BEGIN Material supplied
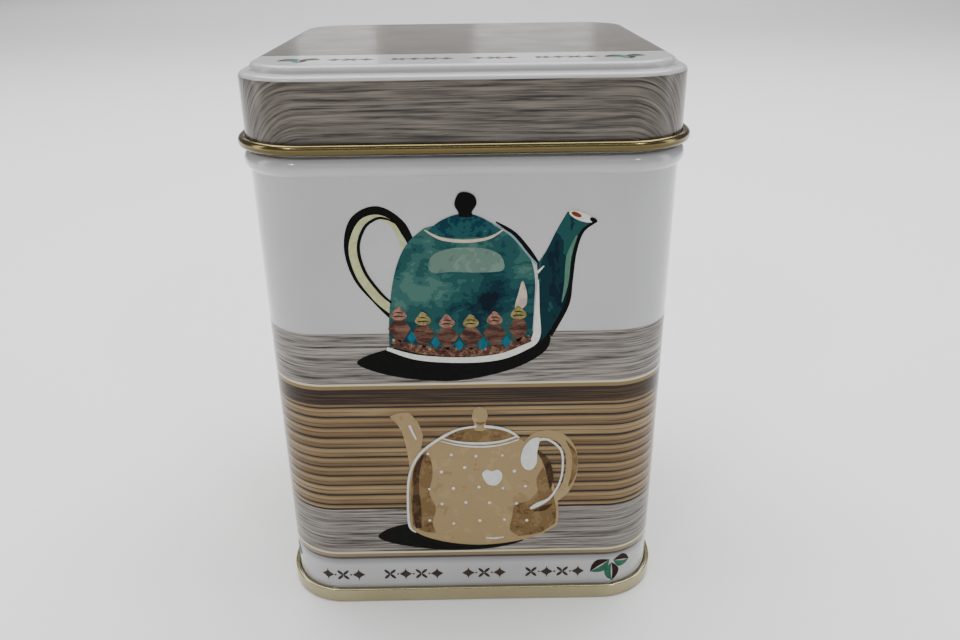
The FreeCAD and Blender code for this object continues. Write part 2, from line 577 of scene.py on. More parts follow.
def shader_group(name, inputs, outputs, write):
    """Node group made once: `write` gets its wiring and input sockets, and returns its outputs."""
    group = bpy.data.node_groups.get(name)
    if group:
        return group
    group = bpy.data.node_groups.new(name, "ShaderNodeTree")
    for label, kind, default in inputs:
        socket = group.interface.new_socket(name=label, in_out="INPUT", socket_type=kind)
        socket.default_value = default
    for label, kind in outputs:
        group.interface.new_socket(name=label, in_out="OUTPUT", socket_type=kind)
    wiring = Wiring(group)
    source = group.nodes.new("NodeGroupInput")
    results = write(wiring, source.outputs)
    sink = group.nodes.new("NodeGroupOutput")
    for socket, result in zip(sink.inputs, results):
        group.links.new(result, socket)
    return group


FLOAT, VECTOR, COLOUR = "NodeSocketFloat", "NodeSocketVector", "NodeSocketColor"
FINE_PEEL = 0.008        # orange peel of stoved enamel and ink
INK_GLEAM = 0.07         # matt inks mirror little


def grain_group():
    """Streaks of printed timber or reed: long along the grain and fine across it."""
    def write(w, given):
        x = w.over(given["Along"], given["Length"])
        y = w.over(given["Across"], given["Width"])

        def soft(along, across, detail):
            """Noise stretched along and across the grain."""
            return w.noise(w.vector(w.times(x, along), w.times(y, across), given["Seed"]), 1.0, detail)

        wave = soft(0.35, 0.12, 2.0)
        y = w.plus(y, w.times(wave, given["Waviness"]))
        fine = w.noise(w.vector(x, y, given["Seed"]), 1.0, 4.0, 0.62)
        broad = soft(0.3, 0.22, 2.0)
        bend = soft(0.22, 0.06, 1.0)
        turn = w.plus(w.times(y, 0.42), w.times(bend, 9.0))
        ring = w.spread(w.maths("SINE", w.times(turn, 2 * math.pi)), -1.0, 1.0)
        streak = w.plus(w.times(w.spread(fine, 0.37, 0.63), 0.7), w.times(ring, 0.3))
        return streak, w.spread(broad, 0.3, 0.7)

    inputs = [("Along", FLOAT, 0.0), ("Across", FLOAT, 0.0), ("Length", FLOAT, 0.008),
              ("Width", FLOAT, 0.0005), ("Waviness", FLOAT, 2.0), ("Seed", FLOAT, 0.0)]
    return shader_group("Printed Grain", inputs, [("Streak", FLOAT), ("Broad", FLOAT)], write)


def timber_group():
    """Grey weathered timber, as printed on the shelves and the lid."""
    def write(w, given):
        passed = {key: given[key] for key in ("Along", "Across", "Seed", "Waviness", "Width")}
        streak, broad = w.group(grain_group(), Length=0.017, **passed)
        base = w.mix(streak, given["Dark"], given["Light"])
        shaded = w.mix(w.times(broad, 0.26), base, given["Dark"])
        fine = w.times(given["Width"], 0.36)
        flecks = w.noise(w.vector(w.over(given["Along"], 0.009),
                                  w.over(given["Across"], fine), given["Seed"]), 1.0, 2.0)
        pale = w.mix(w.times(w.above(flecks, 0.6, 0.05), 0.55), shaded, given["Light"])
        cracks = w.minus(1.0, w.above(flecks, 0.36, 0.03))
        return [w.mix(w.times(cracks, 0.6), pale, w.mix(0.5, given["Dark"], (0.0, 0.0, 0.0)))]

    inputs = [("Along", FLOAT, 0.0), ("Across", FLOAT, 0.0), ("Seed", FLOAT, 0.0),
              ("Waviness", FLOAT, 2.0), ("Width", FLOAT, 0.0006), ("Light", COLOUR, (1, 1, 1, 1)),
              ("Dark", COLOUR, (0, 0, 0, 1))]
    return shader_group("Grey Timber", inputs, [("Color", COLOUR)], write)


def reeds_group():
    """Split reeds side by side, each with its own tone, a lit upper edge and a dark gap."""
    def write(w, given):
        along, across, pitch = given["Along"], given["Across"], given["Pitch"]
        drift = w.noise(w.vector(w.times(along, 6.5), w.times(across, 70.0)), 1.0, 0.0)
        rise = w.times(w.minus(drift, 0.5), 0.0017)
        turn = w.over(w.plus(across, rise), pitch)
        number = w.maths("FLOOR", turn)
        part = w.maths("FRACT", turn)
        luck = w.add("TexWhiteNoise", {"W": number}, noise_dimensions="1D").outputs["Value"]
        grain = w.group(grain_group(), Along=along, Across=across, Length=0.012, Width=0.00022,
                        Waviness=1.2, Seed=w.times(number, 3.7))
        shift = w.noise(w.vector(w.times(along, 34.0), w.times(number, 5.3)), 1.0, 2.0)
        reed = w.mix(w.spread(shift, 0.34, 0.66, 0.1, 0.9), given["Mid"], given["Light"])
        umber = w.mix(0.25, given["Mid"], given["Dark"])
        reed = w.mix(w.times(luck, 0.6), reed, umber)
        streak = w.spread(grain["Streak"], 0.2, 0.8)
        reed = w.mix(w.times(streak, 0.5), reed, umber)
        reed = w.mix(w.spread(part, 0.36, 0.1, 0.0, 0.5), reed, given["Dark"])
        reed = w.mix(w.spread(part, 0.9, 1.0, 0.0, 0.4), reed, given["Dark"])
        lit = w.between(part, 0.64, 0.86, 0.08)
        reed = w.mix(w.times(lit, 0.45), reed, given["Light"])
        rough = w.noise(w.vector(w.times(along, 36.0), number), 1.0, 3.0)
        place = w.plus(part, w.times(luck, 0.2))
        split = w.times(w.between(place, 0.56, 0.63, 0.02), w.spread(rough, 0.36, 0.6, 0.15, 0.85))
        reed = w.mix(split, reed, given["Dark"])
        width = w.times(w.spread(rough, 0.32, 0.68, 0.1, 0.17), w.spread(luck, 0.0, 1.0, 1.3, 0.8))
        gap = w.maths("LESS_THAN", part, width)
        return [w.mix(w.times(gap, 0.95), reed, given["Dark"])]

    inputs = [("Along", FLOAT, 0.0), ("Across", FLOAT, 0.0), ("Pitch", FLOAT, 0.0023),
              ("Light", COLOUR, (1, 1, 1, 1)), ("Mid", COLOUR, (0.5, 0.5, 0.5, 1)),
              ("Dark", COLOUR, (0, 0, 0, 1))]
    return shader_group("Printed Reeds", inputs, [("Color", COLOUR)], write)


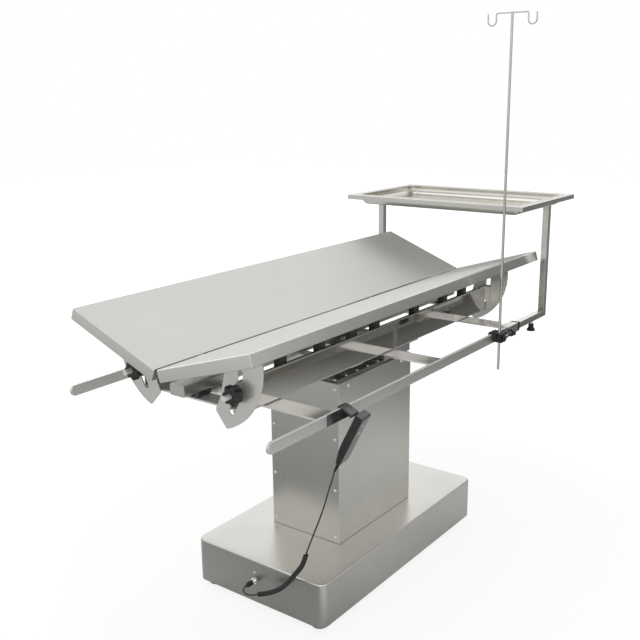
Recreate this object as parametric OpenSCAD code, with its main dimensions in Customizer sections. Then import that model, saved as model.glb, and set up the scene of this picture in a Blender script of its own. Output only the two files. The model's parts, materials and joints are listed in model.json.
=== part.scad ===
// Surgery table with a split V top on one lifting column.
// Units are millimetres. X runs along the table, Z is up, the floor is Z = 0.

/* [Placing] */
// How far the base centre stands behind the origin along X
shift_x = -91; // [-150:1:0]
// How far the base centre stands behind the origin along Y
shift_y = 44; // [0:1:60]

/* [Base] */
// Length of the base cover
base_len = 858; // [700:1:1000]
// Width of the base cover
base_wid = 471.5; // [400:0.5:560]
// Height of the cover's lower edge above the floor
base_low = 15.5; // [10:0.5:30]
// Height of the cover's top face
base_top = 150; // [120:1:200]
// Radius of the cover's upright corners
base_round = 25; // [10:1:50]
// Thickness of the cover sheet
base_sheet = 2; // [1:0.5:4]
// Distance of a foot's centre from the end of the cover
foot_in_x = 39; // [34:1:100]
// Distance of a foot's centre from the side of the cover
foot_in_y = 38.75; // [34:0.25:80]
// Diameter of a foot
foot_d = 48; // [30:1:70]
// Side of the square tubes of the inner frame
frame_tube = 36; // [25:1:50]
// Wall of the square tubes of the inner frame
frame_wall = 3; // [2:0.5:5]
// Height of the cord socket on the end face
socket_z = 80; // [50:1:110]
// Side position of the cord socket
socket_y = 14; // [-100:1:100]

/* [Column] */
// Length of the column cover
col_len = 391; // [300:1:450]
// Width of the column cover
col_wid = 252; // [200:1:300]
// Centre of the column along X
col_x = -18; // [-60:1:60]
// Centre of the column along Y
col_y = -12; // [-40:1:40]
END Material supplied
▶ _Instruction_: Begin with the line containing "Recreate this object", end with the line containing "shift_y = 44; // [0:1:60]", and repeat every line in that stretch exactly.

▶ _Correct answer_:
Recreate this object as parametric OpenSCAD code, with its main dimensions in Customizer sections. Then import that model, saved as model.glb, and set up the scene of this picture in a Blender script of its own. Output only the two files. The model's parts, materials and joints are listed in model.json.
=== part.scad ===
// Surgery table with a split V top on one lifting column.
// Units are millimetres. X runs along the table, Z is up, the floor is Z = 0.

/* [Placing] */
// How far the base centre stands behind the origin along X
shift_x = -91; // [-150:1:0]
// How far the base centre stands behind the origin along Y
shift_y = 44; // [0:1:60]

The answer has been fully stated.